De l’intime au collectif, ou comment tirer les leçons de l’Histoire
Restons-en là pour les leçons de militantisme ouvrier.
La musique de Flemming Nordkrog contribue à faire de L’établi un peu plus qu’un film politique, à lui donner une beauté, une dimension tragique. A l’image du propos, sympathisant sans partialité, politique sans naïveté, elle épouse à merveille le rythme de l’action, ses hauts et ses bas, ses moments de silence, aussi, et se montre en phase avec l’enthousiasme qui gagne les grévistes sans jamais se départir d’une certaine gravité, d’une mélancolie prémonitoire du dénouement, mélancolie sans doute illustrative de l’état émotionnel fragile de Linhart.
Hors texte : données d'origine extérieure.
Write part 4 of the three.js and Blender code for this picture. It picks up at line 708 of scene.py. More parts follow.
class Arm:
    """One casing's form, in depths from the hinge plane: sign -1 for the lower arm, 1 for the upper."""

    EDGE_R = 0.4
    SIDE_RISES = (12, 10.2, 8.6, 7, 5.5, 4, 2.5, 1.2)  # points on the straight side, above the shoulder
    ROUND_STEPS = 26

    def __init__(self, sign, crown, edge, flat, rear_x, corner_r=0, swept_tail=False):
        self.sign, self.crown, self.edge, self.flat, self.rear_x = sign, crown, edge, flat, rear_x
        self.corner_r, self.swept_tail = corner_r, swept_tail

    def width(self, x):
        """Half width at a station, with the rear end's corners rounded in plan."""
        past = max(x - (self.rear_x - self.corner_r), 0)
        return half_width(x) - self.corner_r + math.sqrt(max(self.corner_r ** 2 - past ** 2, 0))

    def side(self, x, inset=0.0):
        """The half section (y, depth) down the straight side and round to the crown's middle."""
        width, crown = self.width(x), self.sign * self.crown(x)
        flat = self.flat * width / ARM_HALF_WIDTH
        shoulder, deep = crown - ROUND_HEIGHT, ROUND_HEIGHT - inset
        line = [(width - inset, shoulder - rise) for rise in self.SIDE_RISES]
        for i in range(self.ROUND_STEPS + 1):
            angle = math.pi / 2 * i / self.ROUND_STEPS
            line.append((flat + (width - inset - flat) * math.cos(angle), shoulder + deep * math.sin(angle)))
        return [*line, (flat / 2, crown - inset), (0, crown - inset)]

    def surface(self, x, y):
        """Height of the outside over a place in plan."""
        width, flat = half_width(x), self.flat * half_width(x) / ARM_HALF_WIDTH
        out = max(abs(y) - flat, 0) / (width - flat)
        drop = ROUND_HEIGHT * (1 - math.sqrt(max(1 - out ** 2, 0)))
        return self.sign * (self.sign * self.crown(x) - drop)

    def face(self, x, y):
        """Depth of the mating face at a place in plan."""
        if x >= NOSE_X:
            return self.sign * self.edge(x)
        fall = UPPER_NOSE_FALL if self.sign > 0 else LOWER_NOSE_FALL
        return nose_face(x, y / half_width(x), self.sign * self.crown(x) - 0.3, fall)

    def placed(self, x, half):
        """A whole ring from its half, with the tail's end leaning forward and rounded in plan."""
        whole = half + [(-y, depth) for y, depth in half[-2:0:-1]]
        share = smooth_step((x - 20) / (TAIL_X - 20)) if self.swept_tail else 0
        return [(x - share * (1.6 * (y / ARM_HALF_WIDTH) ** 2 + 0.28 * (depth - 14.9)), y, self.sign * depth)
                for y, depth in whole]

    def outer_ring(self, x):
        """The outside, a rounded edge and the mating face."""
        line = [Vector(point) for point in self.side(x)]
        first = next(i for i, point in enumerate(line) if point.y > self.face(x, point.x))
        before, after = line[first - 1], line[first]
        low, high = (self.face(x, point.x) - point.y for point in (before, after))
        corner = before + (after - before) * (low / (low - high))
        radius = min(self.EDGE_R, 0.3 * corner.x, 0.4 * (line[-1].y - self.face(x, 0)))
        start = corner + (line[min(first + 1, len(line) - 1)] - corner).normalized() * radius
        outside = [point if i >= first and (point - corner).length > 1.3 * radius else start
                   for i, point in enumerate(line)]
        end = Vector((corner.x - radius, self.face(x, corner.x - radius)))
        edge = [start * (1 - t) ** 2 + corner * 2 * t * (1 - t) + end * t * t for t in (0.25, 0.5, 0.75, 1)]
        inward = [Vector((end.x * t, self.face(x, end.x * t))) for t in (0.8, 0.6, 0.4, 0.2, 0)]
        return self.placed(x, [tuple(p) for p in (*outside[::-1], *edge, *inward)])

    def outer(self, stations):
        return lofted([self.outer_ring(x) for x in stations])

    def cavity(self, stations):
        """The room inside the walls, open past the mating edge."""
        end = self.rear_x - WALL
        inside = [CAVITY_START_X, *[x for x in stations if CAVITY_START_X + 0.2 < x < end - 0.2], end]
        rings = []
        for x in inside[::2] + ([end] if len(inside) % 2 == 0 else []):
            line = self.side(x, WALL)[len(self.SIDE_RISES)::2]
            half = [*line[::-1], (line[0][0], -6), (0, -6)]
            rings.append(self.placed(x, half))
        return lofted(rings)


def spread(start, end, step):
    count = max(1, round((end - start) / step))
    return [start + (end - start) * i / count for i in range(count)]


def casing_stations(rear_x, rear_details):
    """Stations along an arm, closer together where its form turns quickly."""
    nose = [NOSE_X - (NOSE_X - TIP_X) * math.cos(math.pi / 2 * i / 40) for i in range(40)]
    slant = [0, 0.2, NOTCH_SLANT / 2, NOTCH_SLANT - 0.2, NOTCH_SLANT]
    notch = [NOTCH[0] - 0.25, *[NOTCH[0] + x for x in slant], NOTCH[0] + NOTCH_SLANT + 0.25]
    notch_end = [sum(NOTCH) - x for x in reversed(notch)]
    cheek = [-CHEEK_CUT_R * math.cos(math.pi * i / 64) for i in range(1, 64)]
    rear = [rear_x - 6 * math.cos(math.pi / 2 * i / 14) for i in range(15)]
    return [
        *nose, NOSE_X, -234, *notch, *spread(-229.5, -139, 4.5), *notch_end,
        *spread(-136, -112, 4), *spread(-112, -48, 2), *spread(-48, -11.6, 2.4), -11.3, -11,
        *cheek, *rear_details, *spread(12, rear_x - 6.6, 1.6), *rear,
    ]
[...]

Comme chez Eisenstein, l’intime et le collectif se conjuguent musicalement. Sauf qu’on n’est pas chez Eisenstein : les lendemains ne chantent pas l’Internationale.
La caméra suit Linhart à la trace, non pas tant pour souligner son rôle dirigeant (Linhart avoue ne pas avoir l’étoffe d’un leader) que pour mieux nous immerger dans le drame. Comme un récit à la première personne par le regard attentif et les sentiments partagés entre douceur et amertume de quelqu’un qui vit les événements et les observe, les analyse dans le feu de l’action, ainsi que par la complicité qu’il noue avec ses camarades en se laissant gagner par leur personnalité touchante. Les citations du livre nous donnent un aperçu de sa belle écriture, sincère et non dénuée de lyrisme poétique. Entre l’immersion et la distanciation lucide, entre l’engagement et le témoignage, L’établi trouve finalement son équilibre, ponctué par une vibrante apologie de l’idéal révolutionnaire que ne contredit pas le petit clin d’œil à Hegel, un philosophe spécialisé dans les dures leçons de l’Histoire.